start
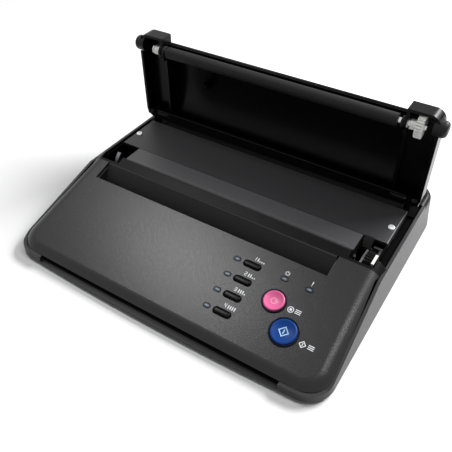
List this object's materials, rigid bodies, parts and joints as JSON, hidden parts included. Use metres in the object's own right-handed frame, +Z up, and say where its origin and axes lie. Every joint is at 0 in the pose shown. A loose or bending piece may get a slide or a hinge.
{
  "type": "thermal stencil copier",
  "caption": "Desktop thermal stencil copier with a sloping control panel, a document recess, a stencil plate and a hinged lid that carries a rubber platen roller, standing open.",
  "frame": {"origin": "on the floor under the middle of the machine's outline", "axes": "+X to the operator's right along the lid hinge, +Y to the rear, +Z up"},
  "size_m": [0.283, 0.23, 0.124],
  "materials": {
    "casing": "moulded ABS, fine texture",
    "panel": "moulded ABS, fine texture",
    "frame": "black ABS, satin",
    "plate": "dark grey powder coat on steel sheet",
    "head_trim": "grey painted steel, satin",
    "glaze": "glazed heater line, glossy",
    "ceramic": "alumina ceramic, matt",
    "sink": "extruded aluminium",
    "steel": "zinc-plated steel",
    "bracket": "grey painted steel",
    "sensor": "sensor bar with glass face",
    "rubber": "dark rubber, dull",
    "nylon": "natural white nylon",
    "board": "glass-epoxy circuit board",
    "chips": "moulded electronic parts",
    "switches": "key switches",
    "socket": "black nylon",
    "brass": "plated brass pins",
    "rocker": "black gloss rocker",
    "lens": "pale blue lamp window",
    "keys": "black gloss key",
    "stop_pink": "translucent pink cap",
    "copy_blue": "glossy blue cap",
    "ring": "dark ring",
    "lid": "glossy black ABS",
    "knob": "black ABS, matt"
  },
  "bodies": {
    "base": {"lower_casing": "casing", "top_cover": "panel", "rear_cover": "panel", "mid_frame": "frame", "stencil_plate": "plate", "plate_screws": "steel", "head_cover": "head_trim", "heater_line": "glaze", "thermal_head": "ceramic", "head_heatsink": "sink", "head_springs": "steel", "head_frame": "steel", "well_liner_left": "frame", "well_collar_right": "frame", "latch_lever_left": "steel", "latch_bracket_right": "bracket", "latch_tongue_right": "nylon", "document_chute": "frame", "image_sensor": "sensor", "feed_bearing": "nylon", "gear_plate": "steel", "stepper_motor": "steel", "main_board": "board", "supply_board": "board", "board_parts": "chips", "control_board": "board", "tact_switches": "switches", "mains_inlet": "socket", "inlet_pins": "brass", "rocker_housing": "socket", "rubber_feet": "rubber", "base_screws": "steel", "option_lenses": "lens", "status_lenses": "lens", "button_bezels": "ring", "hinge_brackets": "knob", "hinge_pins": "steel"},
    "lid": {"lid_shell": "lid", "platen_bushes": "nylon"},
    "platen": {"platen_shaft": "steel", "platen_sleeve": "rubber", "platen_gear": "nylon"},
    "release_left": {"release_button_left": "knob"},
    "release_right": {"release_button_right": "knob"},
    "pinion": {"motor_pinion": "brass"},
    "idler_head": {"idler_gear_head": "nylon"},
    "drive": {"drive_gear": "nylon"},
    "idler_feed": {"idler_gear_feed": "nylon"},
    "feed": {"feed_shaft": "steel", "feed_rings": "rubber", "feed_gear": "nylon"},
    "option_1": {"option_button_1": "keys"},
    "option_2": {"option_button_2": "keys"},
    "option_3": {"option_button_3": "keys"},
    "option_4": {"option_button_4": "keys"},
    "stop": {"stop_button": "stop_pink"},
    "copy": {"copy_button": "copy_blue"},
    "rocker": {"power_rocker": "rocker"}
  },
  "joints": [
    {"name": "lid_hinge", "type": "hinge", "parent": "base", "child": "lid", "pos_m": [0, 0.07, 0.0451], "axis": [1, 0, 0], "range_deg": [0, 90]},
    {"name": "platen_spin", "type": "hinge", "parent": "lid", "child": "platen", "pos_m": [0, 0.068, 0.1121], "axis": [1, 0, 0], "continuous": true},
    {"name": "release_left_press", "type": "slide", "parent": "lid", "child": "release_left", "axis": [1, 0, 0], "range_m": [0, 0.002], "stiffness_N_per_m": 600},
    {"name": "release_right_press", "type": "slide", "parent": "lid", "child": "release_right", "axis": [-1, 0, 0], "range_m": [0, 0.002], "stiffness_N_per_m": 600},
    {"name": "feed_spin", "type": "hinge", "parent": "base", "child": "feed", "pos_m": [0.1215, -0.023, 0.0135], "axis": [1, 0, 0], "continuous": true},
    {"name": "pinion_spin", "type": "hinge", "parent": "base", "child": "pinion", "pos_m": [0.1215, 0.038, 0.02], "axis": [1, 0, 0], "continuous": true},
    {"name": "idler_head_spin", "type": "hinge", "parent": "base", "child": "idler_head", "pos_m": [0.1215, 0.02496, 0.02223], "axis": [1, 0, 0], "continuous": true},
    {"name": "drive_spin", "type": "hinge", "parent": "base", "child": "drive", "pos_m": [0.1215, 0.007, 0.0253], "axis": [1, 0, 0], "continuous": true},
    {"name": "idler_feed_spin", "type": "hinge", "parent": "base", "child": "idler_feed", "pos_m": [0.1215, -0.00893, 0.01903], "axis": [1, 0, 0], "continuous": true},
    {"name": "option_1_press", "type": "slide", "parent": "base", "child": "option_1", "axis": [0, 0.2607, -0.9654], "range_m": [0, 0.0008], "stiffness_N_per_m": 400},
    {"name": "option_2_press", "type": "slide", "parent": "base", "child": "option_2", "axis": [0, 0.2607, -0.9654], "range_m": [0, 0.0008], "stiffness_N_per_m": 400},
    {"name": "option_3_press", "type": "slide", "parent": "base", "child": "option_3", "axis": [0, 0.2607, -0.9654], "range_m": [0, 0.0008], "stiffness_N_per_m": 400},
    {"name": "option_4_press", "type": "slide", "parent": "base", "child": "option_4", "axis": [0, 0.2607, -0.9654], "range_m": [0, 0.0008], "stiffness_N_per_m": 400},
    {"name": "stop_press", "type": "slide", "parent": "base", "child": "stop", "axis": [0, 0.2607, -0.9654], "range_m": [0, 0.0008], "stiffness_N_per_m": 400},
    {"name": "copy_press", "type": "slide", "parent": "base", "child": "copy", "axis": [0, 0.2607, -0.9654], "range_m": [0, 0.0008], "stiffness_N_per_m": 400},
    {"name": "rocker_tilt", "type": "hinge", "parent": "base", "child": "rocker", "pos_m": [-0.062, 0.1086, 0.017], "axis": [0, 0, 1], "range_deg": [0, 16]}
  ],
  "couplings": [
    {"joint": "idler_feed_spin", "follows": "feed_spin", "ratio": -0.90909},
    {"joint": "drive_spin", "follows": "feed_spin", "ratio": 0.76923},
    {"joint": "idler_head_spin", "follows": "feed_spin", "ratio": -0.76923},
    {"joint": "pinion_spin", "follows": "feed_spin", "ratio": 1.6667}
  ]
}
end
start
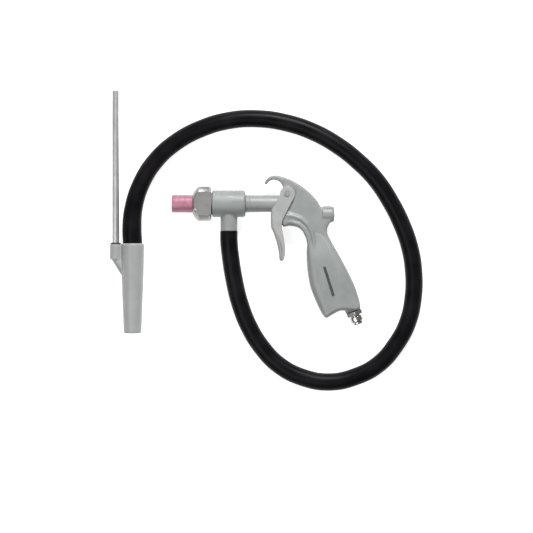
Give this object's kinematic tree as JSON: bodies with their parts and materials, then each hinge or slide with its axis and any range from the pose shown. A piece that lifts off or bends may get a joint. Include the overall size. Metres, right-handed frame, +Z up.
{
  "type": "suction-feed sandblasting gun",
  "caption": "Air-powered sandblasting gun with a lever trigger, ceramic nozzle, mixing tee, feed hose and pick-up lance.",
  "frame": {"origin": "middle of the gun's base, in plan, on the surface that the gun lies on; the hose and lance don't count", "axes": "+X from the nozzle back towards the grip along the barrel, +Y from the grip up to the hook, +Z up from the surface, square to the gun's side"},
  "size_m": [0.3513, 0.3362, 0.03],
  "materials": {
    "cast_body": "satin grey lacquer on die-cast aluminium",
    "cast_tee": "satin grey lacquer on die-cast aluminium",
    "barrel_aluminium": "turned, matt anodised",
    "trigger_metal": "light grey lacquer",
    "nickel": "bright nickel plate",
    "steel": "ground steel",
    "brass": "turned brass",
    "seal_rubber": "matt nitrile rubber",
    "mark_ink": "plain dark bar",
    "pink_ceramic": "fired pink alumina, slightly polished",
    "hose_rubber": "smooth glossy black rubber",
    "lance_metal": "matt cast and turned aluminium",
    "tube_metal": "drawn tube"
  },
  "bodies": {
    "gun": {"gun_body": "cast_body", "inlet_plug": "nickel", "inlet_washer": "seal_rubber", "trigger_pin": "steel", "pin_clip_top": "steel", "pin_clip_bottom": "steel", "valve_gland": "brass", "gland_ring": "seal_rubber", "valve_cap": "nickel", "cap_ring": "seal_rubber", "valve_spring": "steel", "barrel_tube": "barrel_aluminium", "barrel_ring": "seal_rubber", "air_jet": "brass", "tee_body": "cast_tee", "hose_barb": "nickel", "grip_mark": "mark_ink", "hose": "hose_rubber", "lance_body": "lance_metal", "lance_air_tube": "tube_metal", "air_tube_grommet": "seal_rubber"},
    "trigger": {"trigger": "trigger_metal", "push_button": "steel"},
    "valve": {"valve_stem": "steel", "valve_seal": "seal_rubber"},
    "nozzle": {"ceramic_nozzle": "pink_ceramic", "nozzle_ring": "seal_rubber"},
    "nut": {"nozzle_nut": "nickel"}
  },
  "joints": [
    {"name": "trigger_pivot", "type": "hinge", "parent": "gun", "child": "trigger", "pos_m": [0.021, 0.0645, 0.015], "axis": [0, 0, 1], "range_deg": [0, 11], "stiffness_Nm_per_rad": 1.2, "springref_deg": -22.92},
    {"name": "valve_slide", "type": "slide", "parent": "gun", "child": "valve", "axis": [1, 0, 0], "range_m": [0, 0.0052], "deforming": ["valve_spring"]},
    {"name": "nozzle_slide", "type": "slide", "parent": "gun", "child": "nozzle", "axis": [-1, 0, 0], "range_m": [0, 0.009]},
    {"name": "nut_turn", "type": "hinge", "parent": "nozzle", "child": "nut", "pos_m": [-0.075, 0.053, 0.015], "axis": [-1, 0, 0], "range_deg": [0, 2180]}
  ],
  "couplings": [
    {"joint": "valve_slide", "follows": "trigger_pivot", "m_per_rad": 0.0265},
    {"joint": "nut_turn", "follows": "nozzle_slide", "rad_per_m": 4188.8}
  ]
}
end
Which lines include the word "with"? Copy every one of them.

Answer for this exercise -
  "caption": "Desktop thermal stencil copier with a sloping control panel, a document recess, a stencil plate and a hinged lid that carries a rubber platen roller, standing open.",
    "sensor": "sensor bar with glass face",
Give this object's kinematic tree as JSON: bodies with their parts and materials, then each hinge or slide with its axis and any range from the pose shown. A piece that lifts off or bends may get a joint. Include the overall size. Metres, right-handed frame, +Z up.
  "caption": "Air-powered sandblasting gun with a lever trigger, ceramic nozzle, mixing tee, feed hose and pick-up lance.",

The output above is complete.